However, with only 139,000 homes built in the year to 2016, reality continues to fall short of ambition, and even that ambition looks conservative. The Economic Affairs Committee suggests we’ll need closer to 300,000 a year if we are to tackle the UK’s housing crisis.
With construction targets left wanting, Osborne introduced a number of policies to encourage and support homeownership, tipping the scales away from the private rental sector. Landlords bore the brunt of a 3% increase on stamp duty for second homes announced in last year’s Autumn Statement, and will soon have to face a reduction to mortgage tax relief announced six months earlier at the 2015 Budget. Meanwhile, initiatives such as the Help to Buy scheme have improved affordability for aspiring homeowners, helping over 150,000 people buy a home.
But for all this tinkering, there’s little doubt that supply shortages lie at the heart of this crisis. We need more homes, and building them needs to be the main priority for Philip Hammond as he delivers his Autumn Statement this week. This needs to be a wholesale approach, not only starter homes for first-time buyers struggling to reach the first rung of the housing ladder, but also social housing and build to rent. Planning departments up and down the land are severely under resourced so as well as relaxing planning regulations, they also need to benefit from investment.
Rent remains the most significant drain on an aspiring homeowner’s ability to save for a deposit, so limiting the size of the private rental sector, and inflating rents as a result, is simply not conducive to greater homeownership. The government could help long-term tenants if it were to work with regulators to create a new framework for interest-only mortgages. Regulation introduced in 2014 saw lenders substantially withdraw from this market, however with tenants now facing a lifetime of renting, surely it is time to reflect on whether there could be an argument that this creates more consumer detriment than it avoids?

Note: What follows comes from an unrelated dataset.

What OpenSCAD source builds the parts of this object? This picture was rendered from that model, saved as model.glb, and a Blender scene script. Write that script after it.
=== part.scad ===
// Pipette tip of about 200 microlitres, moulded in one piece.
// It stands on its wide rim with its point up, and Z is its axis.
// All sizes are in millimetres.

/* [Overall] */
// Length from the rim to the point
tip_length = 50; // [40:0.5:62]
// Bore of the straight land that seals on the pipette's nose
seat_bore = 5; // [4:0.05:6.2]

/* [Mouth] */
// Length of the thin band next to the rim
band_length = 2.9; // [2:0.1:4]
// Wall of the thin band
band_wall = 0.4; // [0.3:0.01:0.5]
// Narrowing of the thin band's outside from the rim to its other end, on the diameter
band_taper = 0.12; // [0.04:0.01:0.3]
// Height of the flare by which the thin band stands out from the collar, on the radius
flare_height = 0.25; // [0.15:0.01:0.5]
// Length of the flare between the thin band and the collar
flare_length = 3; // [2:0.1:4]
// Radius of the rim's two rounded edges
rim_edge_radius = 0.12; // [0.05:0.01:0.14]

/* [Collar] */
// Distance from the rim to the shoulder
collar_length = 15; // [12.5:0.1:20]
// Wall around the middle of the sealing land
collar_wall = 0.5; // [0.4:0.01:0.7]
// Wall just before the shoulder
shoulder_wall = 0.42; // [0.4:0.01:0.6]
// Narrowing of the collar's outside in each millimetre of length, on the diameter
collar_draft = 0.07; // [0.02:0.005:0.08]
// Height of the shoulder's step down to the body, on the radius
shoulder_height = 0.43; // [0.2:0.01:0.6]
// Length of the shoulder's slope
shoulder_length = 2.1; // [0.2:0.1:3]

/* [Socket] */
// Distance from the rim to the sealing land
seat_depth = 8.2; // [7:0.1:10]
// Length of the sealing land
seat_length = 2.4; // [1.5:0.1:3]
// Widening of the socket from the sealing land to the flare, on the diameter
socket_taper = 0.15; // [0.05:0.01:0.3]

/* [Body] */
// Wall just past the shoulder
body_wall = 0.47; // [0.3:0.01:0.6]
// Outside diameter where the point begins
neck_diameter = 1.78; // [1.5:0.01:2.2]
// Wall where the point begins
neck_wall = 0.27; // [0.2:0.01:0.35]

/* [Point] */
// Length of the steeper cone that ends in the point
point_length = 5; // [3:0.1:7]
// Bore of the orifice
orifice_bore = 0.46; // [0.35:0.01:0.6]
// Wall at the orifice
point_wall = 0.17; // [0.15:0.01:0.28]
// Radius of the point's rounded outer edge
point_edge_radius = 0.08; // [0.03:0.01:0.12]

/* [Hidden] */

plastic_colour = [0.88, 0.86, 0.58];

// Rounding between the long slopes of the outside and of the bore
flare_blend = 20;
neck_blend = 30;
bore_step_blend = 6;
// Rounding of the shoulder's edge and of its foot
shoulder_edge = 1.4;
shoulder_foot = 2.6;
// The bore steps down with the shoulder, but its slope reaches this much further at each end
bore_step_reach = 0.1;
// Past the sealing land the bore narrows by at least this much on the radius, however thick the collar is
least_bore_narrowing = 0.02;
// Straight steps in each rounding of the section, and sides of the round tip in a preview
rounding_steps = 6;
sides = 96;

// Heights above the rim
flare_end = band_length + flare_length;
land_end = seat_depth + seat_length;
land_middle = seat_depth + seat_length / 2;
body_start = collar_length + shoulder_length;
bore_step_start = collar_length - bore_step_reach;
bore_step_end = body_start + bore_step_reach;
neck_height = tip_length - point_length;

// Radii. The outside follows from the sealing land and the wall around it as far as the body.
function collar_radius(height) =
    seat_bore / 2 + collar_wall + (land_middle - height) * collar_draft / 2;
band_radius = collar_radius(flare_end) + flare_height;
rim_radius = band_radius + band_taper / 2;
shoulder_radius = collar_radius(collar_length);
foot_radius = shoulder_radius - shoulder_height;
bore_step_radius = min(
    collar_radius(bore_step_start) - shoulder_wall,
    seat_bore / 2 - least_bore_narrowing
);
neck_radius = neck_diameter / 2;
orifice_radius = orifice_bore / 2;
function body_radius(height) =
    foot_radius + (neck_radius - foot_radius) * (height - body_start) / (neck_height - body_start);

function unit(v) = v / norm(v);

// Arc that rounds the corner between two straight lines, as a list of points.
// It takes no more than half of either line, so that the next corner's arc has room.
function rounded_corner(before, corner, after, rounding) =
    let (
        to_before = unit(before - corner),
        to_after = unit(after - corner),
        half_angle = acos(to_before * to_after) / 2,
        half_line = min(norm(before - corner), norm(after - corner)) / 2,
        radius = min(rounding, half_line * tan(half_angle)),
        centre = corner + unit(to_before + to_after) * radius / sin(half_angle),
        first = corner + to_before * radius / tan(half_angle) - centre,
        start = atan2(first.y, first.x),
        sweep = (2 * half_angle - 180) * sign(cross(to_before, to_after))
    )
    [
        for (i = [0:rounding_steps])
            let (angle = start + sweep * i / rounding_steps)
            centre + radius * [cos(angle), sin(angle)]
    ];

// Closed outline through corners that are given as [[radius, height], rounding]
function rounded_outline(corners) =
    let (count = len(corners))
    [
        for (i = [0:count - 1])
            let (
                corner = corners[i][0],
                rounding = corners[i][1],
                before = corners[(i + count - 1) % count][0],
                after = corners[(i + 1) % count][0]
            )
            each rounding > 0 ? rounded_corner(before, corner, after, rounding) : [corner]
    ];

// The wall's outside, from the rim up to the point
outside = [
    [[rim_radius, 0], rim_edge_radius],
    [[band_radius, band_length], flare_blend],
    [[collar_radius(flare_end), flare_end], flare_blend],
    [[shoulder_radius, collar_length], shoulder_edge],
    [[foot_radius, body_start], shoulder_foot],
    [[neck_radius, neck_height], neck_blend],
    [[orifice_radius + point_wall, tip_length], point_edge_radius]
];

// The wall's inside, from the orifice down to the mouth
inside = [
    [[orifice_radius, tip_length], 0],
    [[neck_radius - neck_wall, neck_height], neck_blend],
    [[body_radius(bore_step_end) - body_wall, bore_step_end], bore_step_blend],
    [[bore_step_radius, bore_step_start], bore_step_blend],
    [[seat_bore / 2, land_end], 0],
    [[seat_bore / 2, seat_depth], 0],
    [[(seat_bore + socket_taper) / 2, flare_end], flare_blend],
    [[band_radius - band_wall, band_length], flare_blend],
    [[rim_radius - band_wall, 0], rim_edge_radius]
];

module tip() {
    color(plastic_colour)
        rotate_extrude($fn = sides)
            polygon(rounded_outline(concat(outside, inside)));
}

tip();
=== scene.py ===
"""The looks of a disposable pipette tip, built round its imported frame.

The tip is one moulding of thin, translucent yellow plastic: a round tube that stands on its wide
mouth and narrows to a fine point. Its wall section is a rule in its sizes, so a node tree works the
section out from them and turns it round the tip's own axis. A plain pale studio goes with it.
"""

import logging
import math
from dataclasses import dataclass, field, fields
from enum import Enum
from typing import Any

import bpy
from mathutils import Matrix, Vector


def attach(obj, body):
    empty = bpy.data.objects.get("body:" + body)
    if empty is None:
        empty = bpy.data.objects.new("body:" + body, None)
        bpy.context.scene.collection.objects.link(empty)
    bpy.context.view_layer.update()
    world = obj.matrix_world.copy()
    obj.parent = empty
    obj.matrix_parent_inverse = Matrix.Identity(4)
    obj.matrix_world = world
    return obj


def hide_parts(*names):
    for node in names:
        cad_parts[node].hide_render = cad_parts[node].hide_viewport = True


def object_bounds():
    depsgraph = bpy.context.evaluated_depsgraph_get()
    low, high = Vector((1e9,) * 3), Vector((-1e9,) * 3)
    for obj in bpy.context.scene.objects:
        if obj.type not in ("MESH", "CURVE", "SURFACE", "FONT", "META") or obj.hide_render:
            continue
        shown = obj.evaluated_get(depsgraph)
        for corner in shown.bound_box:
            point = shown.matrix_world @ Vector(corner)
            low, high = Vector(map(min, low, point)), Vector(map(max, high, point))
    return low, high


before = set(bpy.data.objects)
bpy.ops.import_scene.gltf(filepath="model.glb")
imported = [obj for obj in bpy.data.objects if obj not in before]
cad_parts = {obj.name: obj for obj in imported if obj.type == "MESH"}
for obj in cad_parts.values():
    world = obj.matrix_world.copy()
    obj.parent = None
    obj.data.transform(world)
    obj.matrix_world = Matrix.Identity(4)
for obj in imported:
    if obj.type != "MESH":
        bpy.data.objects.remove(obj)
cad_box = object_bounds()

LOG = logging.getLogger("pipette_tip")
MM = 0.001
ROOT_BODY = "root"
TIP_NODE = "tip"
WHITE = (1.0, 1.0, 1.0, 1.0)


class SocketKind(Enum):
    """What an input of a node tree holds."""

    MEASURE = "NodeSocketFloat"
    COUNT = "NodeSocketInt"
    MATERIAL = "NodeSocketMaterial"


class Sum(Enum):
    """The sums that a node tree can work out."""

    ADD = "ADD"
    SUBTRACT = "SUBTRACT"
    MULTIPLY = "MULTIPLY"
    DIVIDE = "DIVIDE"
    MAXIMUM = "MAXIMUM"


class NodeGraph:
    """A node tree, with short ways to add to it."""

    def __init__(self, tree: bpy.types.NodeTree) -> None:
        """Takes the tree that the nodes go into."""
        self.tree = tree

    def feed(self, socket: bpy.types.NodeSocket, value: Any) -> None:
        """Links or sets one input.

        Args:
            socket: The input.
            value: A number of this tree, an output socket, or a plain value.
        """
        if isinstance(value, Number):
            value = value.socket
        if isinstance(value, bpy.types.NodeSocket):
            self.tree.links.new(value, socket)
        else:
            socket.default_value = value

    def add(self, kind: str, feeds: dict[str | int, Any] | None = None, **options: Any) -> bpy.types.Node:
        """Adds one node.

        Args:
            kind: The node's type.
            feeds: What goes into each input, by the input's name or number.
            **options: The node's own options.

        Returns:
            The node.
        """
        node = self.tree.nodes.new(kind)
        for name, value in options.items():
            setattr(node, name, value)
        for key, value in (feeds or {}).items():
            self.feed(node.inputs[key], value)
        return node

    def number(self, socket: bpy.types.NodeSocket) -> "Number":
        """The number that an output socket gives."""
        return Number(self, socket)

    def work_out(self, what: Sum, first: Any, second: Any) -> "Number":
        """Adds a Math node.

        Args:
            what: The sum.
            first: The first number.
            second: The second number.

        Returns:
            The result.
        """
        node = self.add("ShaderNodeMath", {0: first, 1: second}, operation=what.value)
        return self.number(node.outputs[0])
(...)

For those living in the more expensive parts of the UK, it may be the only feasible finance option for first-time buyers who may see very little difference between the cost of renting and that of servicing a mortgage. Controlled expansion of interest only lending will allow potential homeowners the possibility of having their own roof over their heads, be cheaper than renting, and allow them to create an asset.
Housing policy also needs to address demographic change in the UK. People are buying their first house later in life, retiring later and living longer, yet many in later life can still face obstacles when seeking a mortgage. Older generations hold a disproportionate amount of wealth and, in general, are more financially stable than the average 30-something first time buyer, so, if supported by appropriate policy, could help to unlock property chains and create greater liquidity in the housing market.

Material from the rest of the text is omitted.